● PROBLEM REQUIREMENTS
Reproduce the entries below in full, word for word.

[Parts and joints as JSON]
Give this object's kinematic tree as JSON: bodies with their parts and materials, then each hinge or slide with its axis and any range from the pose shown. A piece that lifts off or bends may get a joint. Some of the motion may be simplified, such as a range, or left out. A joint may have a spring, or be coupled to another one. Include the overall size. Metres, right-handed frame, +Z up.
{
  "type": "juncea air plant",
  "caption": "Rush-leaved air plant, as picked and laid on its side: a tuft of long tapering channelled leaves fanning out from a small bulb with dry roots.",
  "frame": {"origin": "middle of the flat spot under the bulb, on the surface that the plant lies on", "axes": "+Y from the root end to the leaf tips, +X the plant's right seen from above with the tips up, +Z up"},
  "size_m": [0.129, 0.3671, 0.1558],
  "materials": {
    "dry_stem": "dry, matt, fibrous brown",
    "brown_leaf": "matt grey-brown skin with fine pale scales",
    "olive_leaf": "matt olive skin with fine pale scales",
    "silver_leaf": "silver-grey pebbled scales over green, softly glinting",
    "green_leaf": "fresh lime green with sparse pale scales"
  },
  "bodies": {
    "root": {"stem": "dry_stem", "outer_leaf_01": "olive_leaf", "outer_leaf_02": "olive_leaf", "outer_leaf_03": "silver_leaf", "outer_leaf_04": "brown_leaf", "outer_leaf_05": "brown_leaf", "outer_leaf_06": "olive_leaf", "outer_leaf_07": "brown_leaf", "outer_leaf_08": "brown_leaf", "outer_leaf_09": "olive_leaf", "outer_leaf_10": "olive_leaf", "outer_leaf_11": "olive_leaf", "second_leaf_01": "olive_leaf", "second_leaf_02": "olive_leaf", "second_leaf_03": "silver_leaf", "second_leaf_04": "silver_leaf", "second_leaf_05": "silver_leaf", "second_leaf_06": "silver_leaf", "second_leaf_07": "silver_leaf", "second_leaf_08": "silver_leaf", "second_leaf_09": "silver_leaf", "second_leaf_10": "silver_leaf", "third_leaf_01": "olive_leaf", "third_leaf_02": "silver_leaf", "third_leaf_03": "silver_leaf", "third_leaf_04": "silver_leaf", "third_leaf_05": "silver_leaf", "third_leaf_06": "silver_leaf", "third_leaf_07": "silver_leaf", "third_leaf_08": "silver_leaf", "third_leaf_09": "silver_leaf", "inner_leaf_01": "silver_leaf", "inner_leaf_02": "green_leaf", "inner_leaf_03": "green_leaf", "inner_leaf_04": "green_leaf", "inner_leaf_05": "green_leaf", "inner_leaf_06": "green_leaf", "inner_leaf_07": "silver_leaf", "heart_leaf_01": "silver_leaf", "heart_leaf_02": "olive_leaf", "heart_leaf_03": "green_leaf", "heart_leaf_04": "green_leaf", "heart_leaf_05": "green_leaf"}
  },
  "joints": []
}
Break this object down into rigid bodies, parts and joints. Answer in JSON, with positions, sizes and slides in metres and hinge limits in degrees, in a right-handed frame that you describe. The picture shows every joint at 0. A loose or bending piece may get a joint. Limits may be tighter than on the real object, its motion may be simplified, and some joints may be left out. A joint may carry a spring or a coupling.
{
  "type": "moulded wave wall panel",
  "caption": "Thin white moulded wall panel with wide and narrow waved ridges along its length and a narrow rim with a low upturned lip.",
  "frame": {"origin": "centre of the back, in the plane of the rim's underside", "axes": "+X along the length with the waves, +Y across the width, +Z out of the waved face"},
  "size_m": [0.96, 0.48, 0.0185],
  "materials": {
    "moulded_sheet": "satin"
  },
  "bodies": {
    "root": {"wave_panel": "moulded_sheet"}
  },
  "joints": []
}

● RESPONSE
Give this object's kinematic tree as JSON: bodies with their parts and materials, then each hinge or slide with its axis and any range from the pose shown. A piece that lifts off or bends may get a joint. Some of the motion may be simplified, such as a range, or left out. A joint may have a spring, or be coupled to another one. Include the overall size. Metres, right-handed frame, +Z up.
{
  "type": "juncea air plant",
  "caption": "Rush-leaved air plant, as picked and laid on its side: a tuft of long tapering channelled leaves fanning out from a small bulb with dry roots.",
  "frame": {"origin": "middle of the flat spot under the bulb, on the surface that the plant lies on", "axes": "+Y from the root end to the leaf tips, +X the plant's right seen from above with the tips up, +Z up"},
  "size_m": [0.129, 0.3671, 0.1558],
  "materials": {
    "dry_stem": "dry, matt, fibrous brown",
    "brown_leaf": "matt grey-brown skin with fine pale scales",
    "olive_leaf": "matt olive skin with fine pale scales",
    "silver_leaf": "silver-grey pebbled scales over green, softly glinting",
    "green_leaf": "fresh lime green with sparse pale scales"
  },
  "bodies": {
    "root": {"stem": "dry_stem", "outer_leaf_01": "olive_leaf", "outer_leaf_02": "olive_leaf", "outer_leaf_03": "silver_leaf", "outer_leaf_04": "brown_leaf", "outer_leaf_05": "brown_leaf", "outer_leaf_06": "olive_leaf", "outer_leaf_07": "brown_leaf", "outer_leaf_08": "brown_leaf", "outer_leaf_09": "olive_leaf", "outer_leaf_10": "olive_leaf", "outer_leaf_11": "olive_leaf", "second_leaf_01": "olive_leaf", "second_leaf_02": "olive_leaf", "second_leaf_03": "silver_leaf", "second_leaf_04": "silver_leaf", "second_leaf_05": "silver_leaf", "second_leaf_06": "silver_leaf", "second_leaf_07": "silver_leaf", "second_leaf_08": "silver_leaf", "second_leaf_09": "silver_leaf", "second_leaf_10": "silver_leaf", "third_leaf_01": "olive_leaf", "third_leaf_02": "silver_leaf", "third_leaf_03": "silver_leaf", "third_leaf_04": "silver_leaf", "third_leaf_05": "silver_leaf", "third_leaf_06": "silver_leaf", "third_leaf_07": "silver_leaf", "third_leaf_08": "silver_leaf", "third_leaf_09": "silver_leaf", "inner_leaf_01": "silver_leaf", "inner_leaf_02": "green_leaf", "inner_leaf_03": "green_leaf", "inner_leaf_04": "green_leaf", "inner_leaf_05": "green_leaf", "inner_leaf_06": "green_leaf", "inner_leaf_07": "silver_leaf", "heart_leaf_01": "silver_leaf", "heart_leaf_02": "olive_leaf", "heart_leaf_03": "green_leaf", "heart_leaf_04": "green_leaf", "heart_leaf_05": "green_leaf"}
  },
  "joints": []
}
Break this object down into rigid bodies, parts and joints. Answer in JSON, with positions, sizes and slides in metres and hinge limits in degrees, in a right-handed frame that you describe. The picture shows every joint at 0. A loose or bending piece may get a joint. Limits may be tighter than on the real object, its motion may be simplified, and some joints may be left out. A joint may carry a spring or a coupling.
{
  "type": "moulded wave wall panel",
  "caption": "Thin white moulded wall panel with wide and narrow waved ridges along its length and a narrow rim with a low upturned lip.",
  "frame": {"origin": "centre of the back, in the plane of the rim's underside", "axes": "+X along the length with the waves, +Y across the width, +Z out of the waved face"},
  "size_m": [0.96, 0.48, 0.0185],
  "materials": {
    "moulded_sheet": "satin"
  },
  "bodies": {
    "root": {"wave_panel": "moulded_sheet"}
  },
  "joints": []
}